- **Job**:
Restate word for word the lines of the records below, starting at the line that contains "Keep writing the" and ending at the line that contains "scene.camera = camera", with both of those lines included and nothing else.

* START Records supplied *

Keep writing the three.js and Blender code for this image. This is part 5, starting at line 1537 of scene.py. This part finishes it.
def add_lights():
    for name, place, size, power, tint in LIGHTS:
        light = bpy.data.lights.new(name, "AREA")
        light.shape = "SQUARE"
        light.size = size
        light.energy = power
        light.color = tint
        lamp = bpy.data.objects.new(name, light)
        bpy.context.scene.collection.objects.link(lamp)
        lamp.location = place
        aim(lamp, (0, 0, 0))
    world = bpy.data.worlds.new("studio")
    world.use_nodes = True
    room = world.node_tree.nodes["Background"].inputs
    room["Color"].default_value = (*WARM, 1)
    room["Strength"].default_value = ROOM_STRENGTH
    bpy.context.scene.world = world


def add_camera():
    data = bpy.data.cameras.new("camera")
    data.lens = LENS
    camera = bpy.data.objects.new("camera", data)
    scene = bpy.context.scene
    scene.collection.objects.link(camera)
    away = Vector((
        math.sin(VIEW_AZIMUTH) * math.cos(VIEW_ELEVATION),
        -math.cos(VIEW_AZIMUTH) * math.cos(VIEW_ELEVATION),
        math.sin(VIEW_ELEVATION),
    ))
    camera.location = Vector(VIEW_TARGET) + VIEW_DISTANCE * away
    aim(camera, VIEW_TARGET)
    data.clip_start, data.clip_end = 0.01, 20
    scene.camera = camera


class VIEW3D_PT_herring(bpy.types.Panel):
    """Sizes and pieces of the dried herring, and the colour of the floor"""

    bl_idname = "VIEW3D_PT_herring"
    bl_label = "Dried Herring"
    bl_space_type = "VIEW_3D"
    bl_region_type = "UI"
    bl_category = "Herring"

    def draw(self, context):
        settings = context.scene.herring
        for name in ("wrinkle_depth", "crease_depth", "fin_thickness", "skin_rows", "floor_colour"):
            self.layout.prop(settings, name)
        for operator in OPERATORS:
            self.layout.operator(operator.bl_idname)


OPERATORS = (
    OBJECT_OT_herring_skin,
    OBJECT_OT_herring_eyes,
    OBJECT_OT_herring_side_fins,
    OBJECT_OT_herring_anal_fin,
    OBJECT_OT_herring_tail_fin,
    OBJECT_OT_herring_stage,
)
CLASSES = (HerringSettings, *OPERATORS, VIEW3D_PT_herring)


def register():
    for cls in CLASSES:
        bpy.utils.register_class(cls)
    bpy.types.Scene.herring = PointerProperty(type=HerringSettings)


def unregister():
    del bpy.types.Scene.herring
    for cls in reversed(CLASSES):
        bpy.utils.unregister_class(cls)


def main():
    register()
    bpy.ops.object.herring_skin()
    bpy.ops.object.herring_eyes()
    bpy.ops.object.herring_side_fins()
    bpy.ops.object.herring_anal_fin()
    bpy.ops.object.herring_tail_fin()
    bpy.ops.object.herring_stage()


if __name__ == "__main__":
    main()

* END Records supplied *
* START Records supplied *

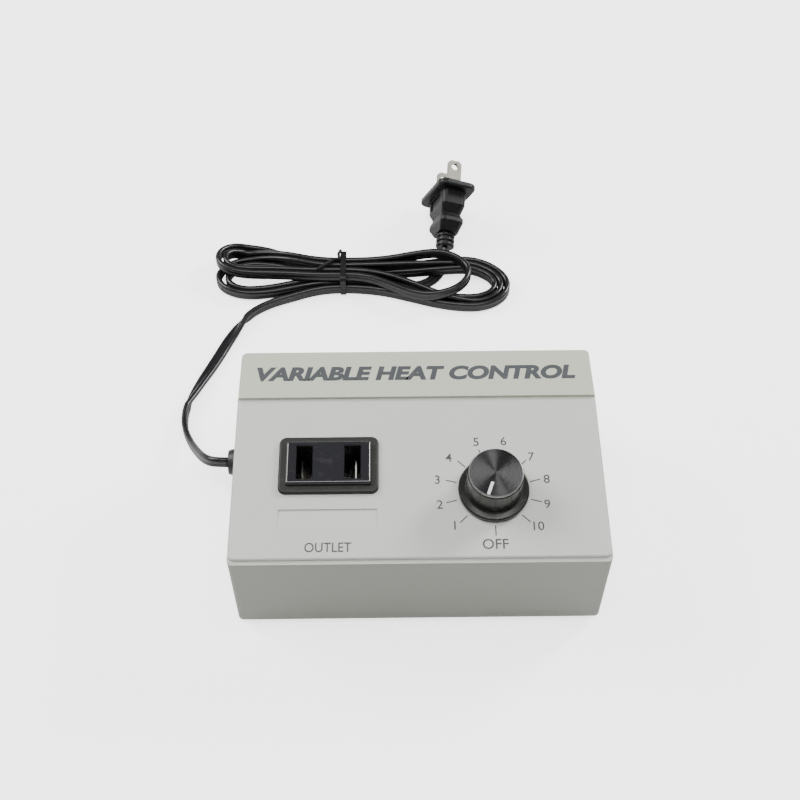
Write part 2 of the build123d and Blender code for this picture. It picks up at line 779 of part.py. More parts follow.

* END Records supplied *
* START Records supplied *

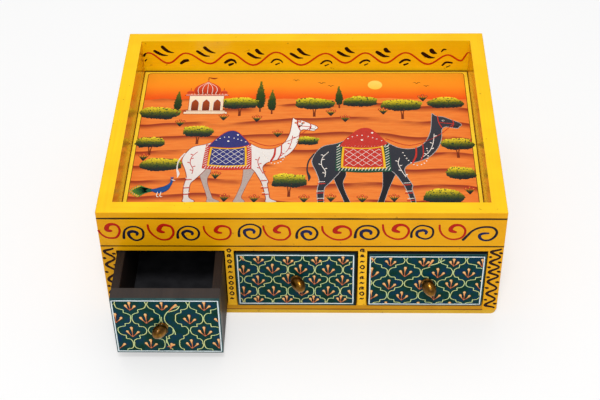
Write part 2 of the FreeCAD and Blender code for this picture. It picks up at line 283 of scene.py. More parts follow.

* END Records supplied *

- **Correct answer**:
Keep writing the three.js and Blender code for this image. This is part 5, starting at line 1537 of scene.py. This part finishes it.
def add_lights():
    for name, place, size, power, tint in LIGHTS:
        light = bpy.data.lights.new(name, "AREA")
        light.shape = "SQUARE"
        light.size = size
        light.energy = power
        light.color = tint
        lamp = bpy.data.objects.new(name, light)
        bpy.context.scene.collection.objects.link(lamp)
        lamp.location = place
        aim(lamp, (0, 0, 0))
    world = bpy.data.worlds.new("studio")
    world.use_nodes = True
    room = world.node_tree.nodes["Background"].inputs
    room["Color"].default_value = (*WARM, 1)
    room["Strength"].default_value = ROOM_STRENGTH
    bpy.context.scene.world = world


def add_camera():
    data = bpy.data.cameras.new("camera")
    data.lens = LENS
    camera = bpy.data.objects.new("camera", data)
    scene = bpy.context.scene
    scene.collection.objects.link(camera)
    away = Vector((
        math.sin(VIEW_AZIMUTH) * math.cos(VIEW_ELEVATION),
        -math.cos(VIEW_AZIMUTH) * math.cos(VIEW_ELEVATION),
        math.sin(VIEW_ELEVATION),
    ))
    camera.location = Vector(VIEW_TARGET) + VIEW_DISTANCE * away
    aim(camera, VIEW_TARGET)
    data.clip_start, data.clip_end = 0.01, 20
    scene.camera = camera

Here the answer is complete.